You can see the spires of the churches and abbeys from miles off into the countryside.
Shrewsbury is dissected by the River Seven, the longest river in Britain and it has number of fine stone bridges on which we stood and watched the flood waters carrying debris down stream.

Shrewsbury Abbey…. which after rotating my image 5 times still insists on giving the impression I took the photo whilst drunk
At the end furthest point of our walk we came across Shrewsbury Abbey. Formerly a great centre for the area but it was then mostly destroyed by King Henry VII during his little spat with Rome. The Abbey was later rebuilt and expanded upon but never quite reached its former glory. Now it has a slightly sad feel to the place despite the very jolly guides inside.

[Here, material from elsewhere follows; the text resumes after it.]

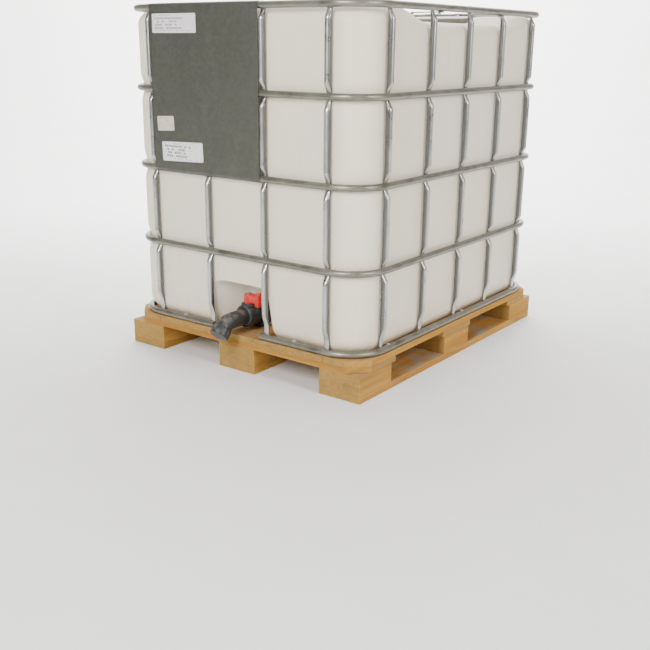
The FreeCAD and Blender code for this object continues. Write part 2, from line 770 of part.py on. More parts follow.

Before leaving Shrewsbury it must be said that I found myself mis-spelling the name of this lovely town. The reason being that there are are two distinct ways of pronouncing it. Shroosbury or Shrowsbury? No lesser man than former government minister and now top-bloke travel guide Michael Portillo recently questioned local residents about this on his visit here. The majority of people seemed to pronounce it Shroosbury as the other way of speaking it is one of the many ways to tell someones class in our country. The other way it was said by one resident to be the way only posh people say it. Funnily enough former Conservative minister and generally posh chap Michael Portillo called the town Shrowsbury all the way through. Of course if he were really correct would not the Shakespeare play be titled ‘The Taming of the Shrow”!